EXERCISE GOAL »
Reproduce exactly the lines of the material beneath, from the line that contains "What three.js module" to the line that contains "const RESTING_FLAT = 0.5;", both included, and no other lines.

* Start ROWS *

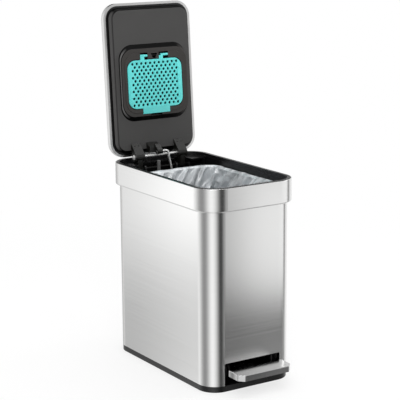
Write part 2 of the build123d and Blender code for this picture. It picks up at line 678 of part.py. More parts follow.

* End ROWS *
* Start ROWS *

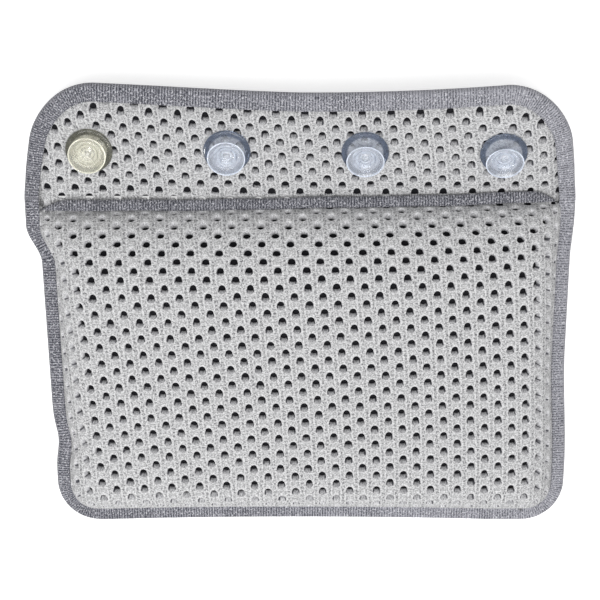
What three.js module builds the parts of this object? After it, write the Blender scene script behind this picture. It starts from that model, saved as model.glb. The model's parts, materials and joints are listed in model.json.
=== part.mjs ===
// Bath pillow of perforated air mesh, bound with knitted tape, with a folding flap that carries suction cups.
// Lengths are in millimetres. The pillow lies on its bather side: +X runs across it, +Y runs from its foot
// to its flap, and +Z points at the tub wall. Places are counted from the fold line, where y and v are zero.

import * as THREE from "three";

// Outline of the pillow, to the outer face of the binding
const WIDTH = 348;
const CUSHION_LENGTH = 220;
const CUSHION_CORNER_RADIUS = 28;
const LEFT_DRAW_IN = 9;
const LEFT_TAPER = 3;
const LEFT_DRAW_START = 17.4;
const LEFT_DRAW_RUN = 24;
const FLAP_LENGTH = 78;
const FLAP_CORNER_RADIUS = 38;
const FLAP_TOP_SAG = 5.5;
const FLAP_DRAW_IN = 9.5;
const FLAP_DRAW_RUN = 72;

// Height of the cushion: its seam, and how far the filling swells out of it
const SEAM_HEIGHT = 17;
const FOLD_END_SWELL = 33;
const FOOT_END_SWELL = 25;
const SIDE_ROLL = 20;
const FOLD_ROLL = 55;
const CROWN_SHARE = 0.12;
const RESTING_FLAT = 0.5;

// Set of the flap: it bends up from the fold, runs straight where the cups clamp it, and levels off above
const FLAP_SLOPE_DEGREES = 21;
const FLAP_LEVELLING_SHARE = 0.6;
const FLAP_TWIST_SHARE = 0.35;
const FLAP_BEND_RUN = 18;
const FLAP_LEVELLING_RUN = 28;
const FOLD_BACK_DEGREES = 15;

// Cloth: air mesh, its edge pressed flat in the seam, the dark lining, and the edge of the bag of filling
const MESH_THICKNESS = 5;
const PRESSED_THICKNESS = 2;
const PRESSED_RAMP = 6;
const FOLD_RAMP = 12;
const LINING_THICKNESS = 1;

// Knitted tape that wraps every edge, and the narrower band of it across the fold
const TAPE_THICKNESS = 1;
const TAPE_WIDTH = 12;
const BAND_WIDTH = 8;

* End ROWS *
* Start ROWS *

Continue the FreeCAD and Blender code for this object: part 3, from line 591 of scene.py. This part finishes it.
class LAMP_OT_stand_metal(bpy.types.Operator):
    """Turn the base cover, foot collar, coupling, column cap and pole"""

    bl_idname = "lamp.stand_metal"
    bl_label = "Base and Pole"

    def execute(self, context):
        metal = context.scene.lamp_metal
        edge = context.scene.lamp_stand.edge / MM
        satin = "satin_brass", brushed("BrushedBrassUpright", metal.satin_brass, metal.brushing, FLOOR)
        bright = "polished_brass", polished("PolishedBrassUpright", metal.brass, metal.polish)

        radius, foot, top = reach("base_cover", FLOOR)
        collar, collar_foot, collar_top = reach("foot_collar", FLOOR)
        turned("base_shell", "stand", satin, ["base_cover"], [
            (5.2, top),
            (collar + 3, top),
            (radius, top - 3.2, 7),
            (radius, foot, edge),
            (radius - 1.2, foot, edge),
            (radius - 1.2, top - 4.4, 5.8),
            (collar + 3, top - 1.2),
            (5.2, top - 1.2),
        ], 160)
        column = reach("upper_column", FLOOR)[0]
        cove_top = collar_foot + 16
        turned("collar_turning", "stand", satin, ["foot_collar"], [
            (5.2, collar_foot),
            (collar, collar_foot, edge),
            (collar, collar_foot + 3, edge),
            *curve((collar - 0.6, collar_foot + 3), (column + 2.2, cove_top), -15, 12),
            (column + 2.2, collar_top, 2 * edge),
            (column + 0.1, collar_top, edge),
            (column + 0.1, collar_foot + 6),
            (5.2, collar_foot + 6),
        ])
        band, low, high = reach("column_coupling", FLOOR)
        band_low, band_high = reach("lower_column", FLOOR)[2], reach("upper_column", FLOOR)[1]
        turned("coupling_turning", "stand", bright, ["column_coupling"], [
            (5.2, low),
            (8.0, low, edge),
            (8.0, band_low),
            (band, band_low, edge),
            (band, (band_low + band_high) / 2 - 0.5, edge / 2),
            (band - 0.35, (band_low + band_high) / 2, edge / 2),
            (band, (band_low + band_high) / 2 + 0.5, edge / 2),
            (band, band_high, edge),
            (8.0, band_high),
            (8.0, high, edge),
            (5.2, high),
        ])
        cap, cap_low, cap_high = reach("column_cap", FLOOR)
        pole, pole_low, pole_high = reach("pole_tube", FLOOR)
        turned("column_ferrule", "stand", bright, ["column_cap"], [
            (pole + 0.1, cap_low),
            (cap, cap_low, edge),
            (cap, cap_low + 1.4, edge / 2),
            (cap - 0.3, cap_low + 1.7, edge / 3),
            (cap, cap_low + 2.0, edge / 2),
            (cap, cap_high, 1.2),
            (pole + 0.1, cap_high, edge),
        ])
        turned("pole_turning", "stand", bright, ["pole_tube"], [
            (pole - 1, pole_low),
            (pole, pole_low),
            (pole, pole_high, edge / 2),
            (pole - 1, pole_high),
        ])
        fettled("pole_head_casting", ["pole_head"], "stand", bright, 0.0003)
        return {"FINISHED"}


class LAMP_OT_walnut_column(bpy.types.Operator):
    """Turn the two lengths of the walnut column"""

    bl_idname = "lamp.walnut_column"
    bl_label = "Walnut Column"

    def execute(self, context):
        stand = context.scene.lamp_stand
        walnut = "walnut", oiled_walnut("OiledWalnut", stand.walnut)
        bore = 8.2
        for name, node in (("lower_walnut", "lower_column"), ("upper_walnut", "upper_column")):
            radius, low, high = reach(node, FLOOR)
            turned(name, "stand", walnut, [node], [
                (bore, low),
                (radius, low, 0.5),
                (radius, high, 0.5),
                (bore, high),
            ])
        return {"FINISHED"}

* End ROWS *

CORRECT RESULT »
What three.js module builds the parts of this object? After it, write the Blender scene script behind this picture. It starts from that model, saved as model.glb. The model's parts, materials and joints are listed in model.json.
=== part.mjs ===
// Bath pillow of perforated air mesh, bound with knitted tape, with a folding flap that carries suction cups.
// Lengths are in millimetres. The pillow lies on its bather side: +X runs across it, +Y runs from its foot
// to its flap, and +Z points at the tub wall. Places are counted from the fold line, where y and v are zero.

import * as THREE from "three";

// Outline of the pillow, to the outer face of the binding
const WIDTH = 348;
const CUSHION_LENGTH = 220;
const CUSHION_CORNER_RADIUS = 28;
const LEFT_DRAW_IN = 9;
const LEFT_TAPER = 3;
const LEFT_DRAW_START = 17.4;
const LEFT_DRAW_RUN = 24;
const FLAP_LENGTH = 78;
const FLAP_CORNER_RADIUS = 38;
const FLAP_TOP_SAG = 5.5;
const FLAP_DRAW_IN = 9.5;
const FLAP_DRAW_RUN = 72;

// Height of the cushion: its seam, and how far the filling swells out of it
const SEAM_HEIGHT = 17;
const FOLD_END_SWELL = 33;
const FOOT_END_SWELL = 25;
const SIDE_ROLL = 20;
const FOLD_ROLL = 55;
const CROWN_SHARE = 0.12;
const RESTING_FLAT = 0.5;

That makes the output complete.